═══ Information shown ═══

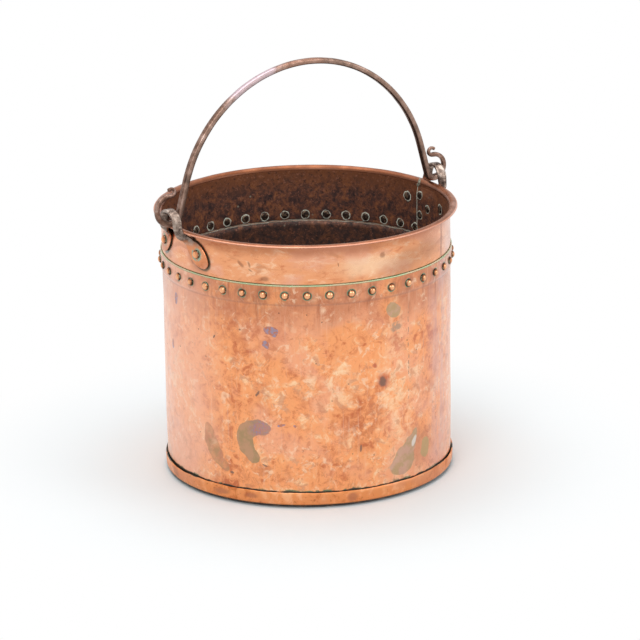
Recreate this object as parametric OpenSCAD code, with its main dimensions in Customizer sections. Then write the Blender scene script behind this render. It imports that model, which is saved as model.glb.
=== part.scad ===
/* [Body] */
// Outer radius of the wall just under its rivet band
body_r = 169.6; // [140:0.1:205]
// How much smaller the wall's radius is at the foot
foot_taper = 1.0; // [0:0.1:3]
// Height of the lip's crest above the floor
lip_z = 318; // [280:1:385]
// Thickness of the copper sheets
sheet = 1.6; // [1.2:0.05:2]
// Height of the wall's top edge, below the lip's crest
band_drop = 48.5; // [46:0.5:56]
// Height of the rivet band, from its joggle to its top edge
band_h = 20.5; // [19:0.5:26]
// Height of the joggle that steps the band out over the collar
joggle_h = 3.5; // [3:0.1:5]
// Width of the flange turned in at the wall's foot
flange_w = 18.6; // [16:0.1:24]
// Outer radius of the bend at the wall's foot
foot_bend_r = 4; // [3.7:0.1:5]

/* [Base pan] */
// Height of the pan's turned-up edge above its floor
pan_edge_h = 15.15; // [12:0.05:20]
// Outer radius of the pan's bottom corner
pan_bend_r = 3.6; // [3.2:0.1:3.9]

/* [Lip] */
// Mean radius of the lip's roll
lip_r = 4.5; // [3.6:0.1:5.4]
// Angle through which the lip is rolled outwards
lip_turn = 110; // [100:1:125]
// Length of the straight edge after the roll
lip_edge = 3.4; // [2:0.1:4.2]

/* [Collar seam] */
// Angle at which the lapped end starts, seen from above
seam_from = -5.5; // [-6.5:0.1:-4.5]
// Width of the line between the outer end and the sheet it covers
seam_line = 0.4; // [0.2:0.1:0.8]

/* [Rivets] */
// Number of rivets round the band
band_count = 42; // [32:1:44]
// Angle of the band's first rivet
band_phase = -0.7; // [-0.8:0.1:-0.5]
// Number of rivets round the base
base_count = 32; // [24:1:48]
// Angle of the base's first rivet
base_phase = 0; // [-5:0.1:5]
// Diameter of a rivet's domed head
head_d = 9.6; // [8:0.1:11]
// Height of a rivet's domed head
head_h = 3.2; // [2.5:0.1:4]
// Diameter of a rivet's shank
shank_d = 5.4; // [4.4:0.1:6.4]
// Radial room round a shank in its hole
shank_gap = 0.05; // [0.02:0.01:0.1]
// Diameter of the hammered tail inside
tail_d = 9; // [7.6:0.1:9.2]
// Thickness of the hammered tail
tail_h = 1.2; // [0.8:0.1:1.8]
// Height of the base rivets' heads, on which the bucket stands
foot_h = 3; // [2.4:0.1:3.8]
// Diameter of a base rivet's head
foot_d = 10; // [8.4:0.1:12]
// Diameter of the flat worn on a base rivet's head
foot_flat_d = 5; // [4:0.1:6]
// Diameter of an ear rivet's domed head
ear_head_d = 11; // [9:0.1:12]
// Height of an ear rivet's domed head
ear_head_h = 4; // [3:0.1:5]
// Room between laid-up sheets and under heads
seat_gap = 0.1; // [0.05:0.05:0.2]

/* [Ears] */
// Mean radius of the ear's arch about the bail's axis
arch_r = 15.5; // [13:0.1:18.6]
// Width of the ear's strip at its arch
strip_w = 10.5; // [9:0.1:12.6]
// Thickness of the ear's strip
strip_t = 4; // [3.4:0.1:4.8]
// Distance from the lip's edge out to the middle of the arch
ear_out = 3; // [2.6:0.1:4.5]
// Distance round the wall from the ear's middle to a pad's rivet
pad_off = 36.7; // [36:0.1:44]
// Height of a pad's rivet, below the lip's crest
pad_drop = 25; // [24:0.5:27]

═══

Job:
Reproduce the data shown above exactly.

Answer to this exercise:
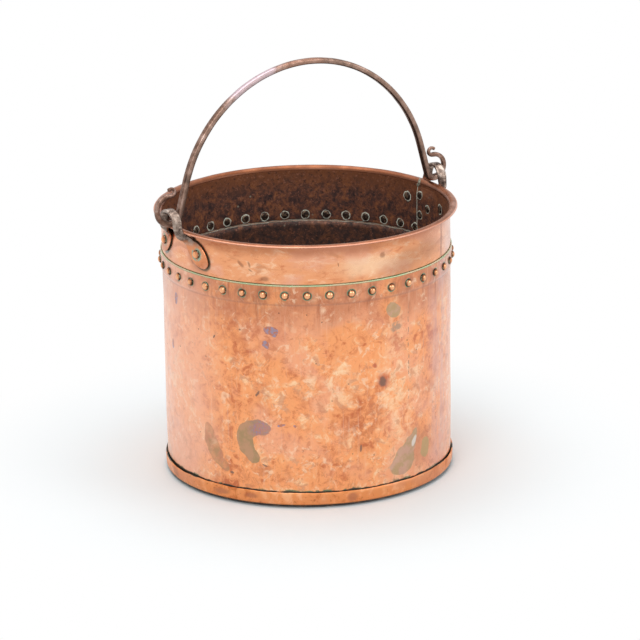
Recreate this object as parametric OpenSCAD code, with its main dimensions in Customizer sections. Then write the Blender scene script behind this render. It imports that model, which is saved as model.glb.
=== part.scad ===
/* [Body] */
// Outer radius of the wall just under its rivet band
body_r = 169.6; // [140:0.1:205]
// How much smaller the wall's radius is at the foot
foot_taper = 1.0; // [0:0.1:3]
// Height of the lip's crest above the floor
lip_z = 318; // [280:1:385]
// Thickness of the copper sheets
sheet = 1.6; // [1.2:0.05:2]
// Height of the wall's top edge, below the lip's crest
band_drop = 48.5; // [46:0.5:56]
// Height of the rivet band, from its joggle to its top edge
band_h = 20.5; // [19:0.5:26]
// Height of the joggle that steps the band out over the collar
joggle_h = 3.5; // [3:0.1:5]
// Width of the flange turned in at the wall's foot
flange_w = 18.6; // [16:0.1:24]
// Outer radius of the bend at the wall's foot
foot_bend_r = 4; // [3.7:0.1:5]

/* [Base pan] */
// Height of the pan's turned-up edge above its floor
pan_edge_h = 15.15; // [12:0.05:20]
// Outer radius of the pan's bottom corner
pan_bend_r = 3.6; // [3.2:0.1:3.9]

/* [Lip] */
// Mean radius of the lip's roll
lip_r = 4.5; // [3.6:0.1:5.4]
// Angle through which the lip is rolled outwards
lip_turn = 110; // [100:1:125]
// Length of the straight edge after the roll
lip_edge = 3.4; // [2:0.1:4.2]

/* [Collar seam] */
// Angle at which the lapped end starts, seen from above
seam_from = -5.5; // [-6.5:0.1:-4.5]
// Width of the line between the outer end and the sheet it covers
seam_line = 0.4; // [0.2:0.1:0.8]

/* [Rivets] */
// Number of rivets round the band
band_count = 42; // [32:1:44]
// Angle of the band's first rivet
band_phase = -0.7; // [-0.8:0.1:-0.5]
// Number of rivets round the base
base_count = 32; // [24:1:48]
// Angle of the base's first rivet
base_phase = 0; // [-5:0.1:5]
// Diameter of a rivet's domed head
head_d = 9.6; // [8:0.1:11]
// Height of a rivet's domed head
head_h = 3.2; // [2.5:0.1:4]
// Diameter of a rivet's shank
shank_d = 5.4; // [4.4:0.1:6.4]
// Radial room round a shank in its hole
shank_gap = 0.05; // [0.02:0.01:0.1]
// Diameter of the hammered tail inside
tail_d = 9; // [7.6:0.1:9.2]
// Thickness of the hammered tail
tail_h = 1.2; // [0.8:0.1:1.8]
// Height of the base rivets' heads, on which the bucket stands
foot_h = 3; // [2.4:0.1:3.8]
// Diameter of a base rivet's head
foot_d = 10; // [8.4:0.1:12]
// Diameter of the flat worn on a base rivet's head
foot_flat_d = 5; // [4:0.1:6]
// Diameter of an ear rivet's domed head
ear_head_d = 11; // [9:0.1:12]
// Height of an ear rivet's domed head
ear_head_h = 4; // [3:0.1:5]
// Room between laid-up sheets and under heads
seat_gap = 0.1; // [0.05:0.05:0.2]

/* [Ears] */
// Mean radius of the ear's arch about the bail's axis
arch_r = 15.5; // [13:0.1:18.6]
// Width of the ear's strip at its arch
strip_w = 10.5; // [9:0.1:12.6]
// Thickness of the ear's strip
strip_t = 4; // [3.4:0.1:4.8]
// Distance from the lip's edge out to the middle of the arch
ear_out = 3; // [2.6:0.1:4.5]
// Distance round the wall from the ear's middle to a pad's rivet
pad_off = 36.7; // [36:0.1:44]
// Height of a pad's rivet, below the lip's crest
pad_drop = 25; // [24:0.5:27]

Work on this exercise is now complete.